Referências à situação dos pobres, sob a ótica da libertação e da justiça social no Antigo e Novo Testamentos, bem como nos primeiros séculos do cristianismo e em toda a tradição católica, são abundantes. O confronto entre justiça humana e justiça divina é um dos eixos fundamentais da tradição judaico-cristã. A fonte inspiradora é a própria identidade de Deus, como Trindade, ou seja comunidade perfeita. O ser humano é, por natureza, relacional, vocacionado a ser sua imagem e semelhança.

Daí o questionamento feito nas Sagradas Escrituras, em particular no livro do Gênesis, à autossuficiência humana. A existência humana é, na realidade, coexistência. A qualidade de relações entre os seres humanos e destes com a criação e com Deus, é central na tradição judaico-cristã. A própria contemplação da Trindade, diz Santo Agostinho, obtém-se pela caridade, ou seja, pela dimensão de comunhão e solidariedade entre seres humanos.

A Doutrina Social da Igreja, convencionada como tal a partir da Rerum Novarum, é fruto dessa construção histórico-teológica que se atualiza sempre. Muitos documentos pontifícios deram sequência ao tratamento de questões sociais, tais como: Encíclica Quadragésimo Anno de Pio XI (1931); Mensagens de Rádio de Pio XII (1941 e 1951); Encíclicas Mater et Magistra (1961) e Pacem in Terris (1963), de João XXIII; Encíclica Populorum Progressio (1967) e da Carta Apostólica Octogesima Adveniens (1971), de Paulo VI; Encíclicas Laborem Exercens (1981), Sollicitudo Rei Socialis (1987) e Centesimus Annus (1991), de João Paulo II; Encíclica Caritas in Veritate (2009), de Bento XVI; Exortação Apostólica Evangelli Gaudium (2014) e Encíclica Laudato Si (2015), do Papa Francisco.
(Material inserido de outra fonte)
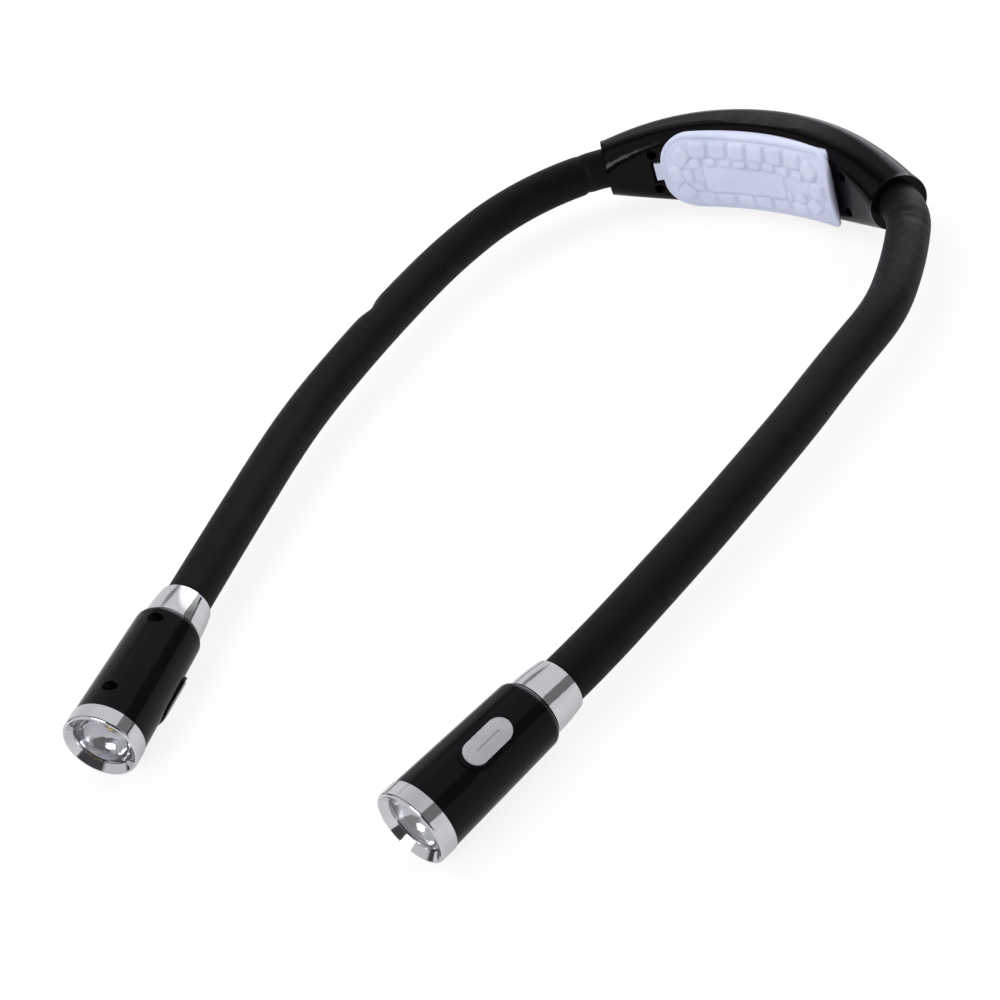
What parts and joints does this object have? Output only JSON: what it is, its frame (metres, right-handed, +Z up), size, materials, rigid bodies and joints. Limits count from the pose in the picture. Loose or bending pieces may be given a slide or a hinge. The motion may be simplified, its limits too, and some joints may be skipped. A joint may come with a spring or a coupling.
{
  "type": "neck reading light",
  "caption": "Hands-free reading light worn round the neck: crescent battery housing with a bumpy neck pad, flexible gooseneck arms and torch heads with push buttons.",
  "frame": {"origin": "middle of the footprint on the table plane, under the space between the arms", "axes": "+Z up as the light lies on a table, the arms and heads reach towards -Y, the crescent housing is at the +Y end, +X is the right arm"},
  "size_m": [0.2076, 0.3694, 0.037],
  "materials": {
    "shell_plastic": "gloss black moulded plastic",
    "screw_steel": "plated steel screw",
    "door_plastic": "white plastic with a lavender tint",
    "pad_plastic": "soft white-lavender plastic, satin",
    "contact_steel": "plated spring steel",
    "cell_case": "plain sleeved cell",
    "sleeve_rubber": "matte black soft sleeve",
    "spine_steel": "steel gooseneck",
    "lead_jacket": "insulated lead",
    "ferrule_brass": "turned brass",
    "trim_chrome": "bright chrome",
    "lens_clear": "clear lens",
    "reflector_mirror": "polished reflector",
    "board_white": "white circuit board",
    "led_yellow": "light source",
    "board_green": "green circuit board",
    "button_grey": "satin grey plastic"
  },
  "bodies": {
    "housing": {"housing_front_shell": "shell_plastic", "housing_back_shell": "shell_plastic", "housing_screws": "screw_steel", "battery_contacts": "contact_steel", "battery_springs": "contact_steel", "battery_top": "cell_case", "battery_middle": "cell_case", "battery_bottom": "cell_case", "left_arm_anchor": "ferrule_brass", "left_sleeve_root": "sleeve_rubber", "left_sleeve_bend_1": "sleeve_rubber", "left_gooseneck_spine": "spine_steel", "left_leads": "lead_jacket", "right_arm_anchor": "ferrule_brass", "right_sleeve_root": "sleeve_rubber", "right_sleeve_bend_1": "sleeve_rubber", "right_gooseneck_spine": "spine_steel", "right_leads": "lead_jacket"},
    "battery_door": {"battery_door": "door_plastic", "neck_pad": "pad_plastic"},
    "left_arm_upper": {"left_sleeve_link_1": "sleeve_rubber", "left_sleeve_bend_2": "sleeve_rubber"},
    "left_arm_middle": {"left_sleeve_link_2": "sleeve_rubber", "left_sleeve_bend_3": "sleeve_rubber"},
    "left_arm_wrist": {"left_sleeve_link_3": "sleeve_rubber", "left_sleeve_bend_4": "sleeve_rubber"},
    "left_head": {"left_sleeve_tip": "sleeve_rubber", "left_head_top_shell": "shell_plastic", "left_head_bottom_shell": "shell_plastic", "left_head_screws": "screw_steel", "left_head_collar": "trim_chrome", "left_head_bezel": "trim_chrome", "left_head_lens": "lens_clear", "left_head_reflector": "reflector_mirror", "left_head_led_board": "board_white", "left_head_led": "led_yellow", "left_head_switch_board": "board_green"},
    "left_button": {"left_head_button": "button_grey"},
    "right_arm_upper": {"right_sleeve_link_1": "sleeve_rubber", "right_sleeve_bend_2": "sleeve_rubber"},
    "right_arm_middle": {"right_sleeve_link_2": "sleeve_rubber", "right_sleeve_bend_3": "sleeve_rubber"},
    "right_arm_wrist": {"right_sleeve_link_3": "sleeve_rubber", "right_sleeve_bend_4": "sleeve_rubber"},
    "right_head": {"right_sleeve_tip": "sleeve_rubber", "right_head_top_shell": "shell_plastic", "right_head_bottom_shell": "shell_plastic", "right_head_screws": "screw_steel", "right_head_collar": "trim_chrome", "right_head_bezel": "trim_chrome", "right_head_lens": "lens_clear", "right_head_reflector": "reflector_mirror", "right_head_led_board": "board_white", "right_head_led": "led_yellow", "right_head_switch_board": "board_green"},
    "right_button": {"right_head_button": "button_grey"}
  },
  "joints": [
    {"name": "left_arm_spread", "type": "hinge", "parent": "housing", "child": "left_arm_upper", "pos_m": [-0.08917, 0.12001, 0.01795], "axis": [0, -0.0164, 0.9999], "range_deg": [-25, 10], "deforming": ["left_sleeve_bend_1", "left_gooseneck_spine", "left_leads"]},
    {"name": "left_arm_lift", "type": "hinge", "parent": "left_arm_upper", "child": "left_arm_middle", "pos_m": [-0.09506, 0.05095, 0.01682], "axis": [-0.9986, -0.0532, -0.0009], "range_deg": [-25, 45], "deforming": ["left_sleeve_bend_2", "left_gooseneck_spine", "left_leads"]},
    {"name": "left_aim_yaw", "type": "hinge", "parent": "left_arm_middle", "child": "left_arm_wrist", "pos_m": [-0.08719, -0.01835, 0.01568], "axis": [0, -0.0164, 0.9999], "range_deg": [-40, 25], "deforming": ["left_sleeve_bend_3", "left_gooseneck_spine", "left_leads"]},
    {"name": "left_aim_pitch", "type": "hinge", "parent": "left_arm_wrist", "child": "left_head", "pos_m": [-0.07335, -0.07052, 0.01482], "axis": [-0.9593, -0.2823, -0.0046], "range_deg": [-45, 45], "deforming": ["left_sleeve_bend_4", "left_gooseneck_spine", "left_leads"]},
    {"name": "left_button_press", "type": "slide", "parent": "left_head", "child": "left_button", "axis": [-0.5208, -0.173, 0.8359], "range_m": [0, 0.0006], "stiffness_N_per_m": 1500, "springref_m": -0.0006},
    {"name": "right_arm_spread", "type": "hinge", "parent": "housing", "child": "right_arm_upper", "pos_m": [0.08598, 0.12083, 0.01795], "axis": [0, -0.0169, 0.9999], "range_deg": [-10, 25], "deforming": ["right_sleeve_bend_1", "right_gooseneck_spine", "right_leads"]},
    {"name": "right_arm_lift", "type": "hinge", "parent": "right_arm_upper", "child": "right_arm_middle", "pos_m": [0.09497, 0.05933, 0.01691], "axis": [-0.9999, -0.0131, -0.0002], "range_deg": [-25, 45], "deforming": ["right_sleeve_bend_2", "right_gooseneck_spine", "right_leads"]},
    {"name": "right_aim_yaw", "type": "hinge", "parent": "right_arm_middle", "child": "right_arm_wrist", "pos_m": [0.09552, -0.00335, 0.01585], "axis": [0, -0.0169, 0.9999], "range_deg": [-25, 40], "deforming": ["right_sleeve_bend_3", "right_gooseneck_spine", "right_leads"]},
    {"name": "right_aim_pitch", "type": "hinge", "parent": "right_arm_wrist", "child": "right_head", "pos_m": [0.09379, -0.05631, 0.01495], "axis": [-0.9987, 0.0506, 0.0009], "range_deg": [-45, 45], "deforming": ["right_sleeve_bend_4", "right_gooseneck_spine", "right_leads"]},
    {"name": "right_button_press", "type": "slide", "parent": "right_head", "child": "right_button", "axis": [-0.5256, 0.0821, -0.8468], "range_m": [0, 0.0006], "stiffness_N_per_m": 1500, "springref_m": -0.0006},
    {"name": "battery_door_hinge", "type": "hinge", "parent": "housing", "child": "battery_door", "pos_m": [0.03903, 0.15518, 0.0195], "axis": [0, 0, 1], "range_deg": [0, 30]}
  ]
}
O Sínodo dos Bispos de 1971 sobre a Justiça no mundo e os numerosíssimos pronunciamentos de Conferências Episcopais nacionais e continentais, tratando problemas sociais específicos de cada país e continente, se tornaram também referências importantes do pensamento social católico.

Em síntese, a Igreja Católica considera que sua Doutrina Social está integrada intimamente à sua missão evangelizadora, o que determina desdobramentos importantes em suas práticas, principalmente nos países mais pobres. Foi a partir das preocupações sociais da Igreja que se desenvolveram, por exemplo, as várias Teologias da Libertação contextualizadas, assim como as Comunidades Eclesiais de Base e muitos movimentos, pastorais e entidades da Igreja, de cunho social.

A tradução de Rerum Novarum, do latim ao português, significa “das Coisas Novas”. O que é preciso ser renovado hoje quando falamos de pensamento social da Igreja?

O modelo preponderante de sociedade e de desenvolvimento promovido nos tempos atuais é economicista. A Igreja necessita tratar essa questão com mais cientificidade, assegurando um olhar teológico atualizado. Paulo VI já alertava em sua Encíclica Populorum Progressio: “O desenvolvimento não se reduz a um simples crescimento econômico. Para ser autêntico, deve ser integral, quer dizer, promover todos os seres humanos e o ser humano no seu todo”.

Essa visão tem como base a antropologia cristã fundada na premissa de que o ser humano só se realiza plenamente enquanto relacional, abrindo-se a todas as dimensões que lhe constituem como pessoa e à sua transcendência. Chamada a realizar-se, a pessoa só alcança esse objetivo, transcendendo-se na relação com Deus, com o outro e com o mundo. À medida que o ser humano se fecha a qualquer uma das suas relações, caminha na direção contrária do seu devir, tornando-se autossuficiente, portanto, contraditoriamente, menos humano.

O individualismo, na sua forma pós-moderna, nega a relacionalidade. Nos tempos atuais, o individualismo é vivido ao extremo, sob as “regras” do mercado neoliberal e sob a influência sempre maior da razão tecnocientífica. Nesse contexto de hiperindividualismo narcísico, o ser humano se encontra desorientado, correndo atrás de uma felicidade paradoxal, alcançando, no mais das vezes, a própria decepção.

Em consonância com a Populorum Progressio, somente na perspectiva integrada de sua personalidade, ou seja, integrando todas as suas dimensões constitutivas, é que o ser humano pode alcançar a sua plena realização. Apesar dessa clareza, a busca de realização plena do ser humano permanecerá um mistério. A esse respeito, a Constituição Pastoral Gaudium et Spes diz que o mistério do ser humano só se esclarece verdadeiramente em Jesus Cristo, pois Cristo revela o ser humano a si mesmo e lhe desvela sua vocação sublime de viver dignamente irmanado no amor divino.

Em suma, o pensamento social da Igreja tem como desafio, hoje, mostrar de modo mais claro que o ser humano é essencialmente relacional, portanto, social. Em cada uma de suas relações essenciais, com Deus, com o outro, com o mundo, com a criação e consigo mesmo, Jesus Cristo revela-lhe o caminho da amorização, como caminho de salvação.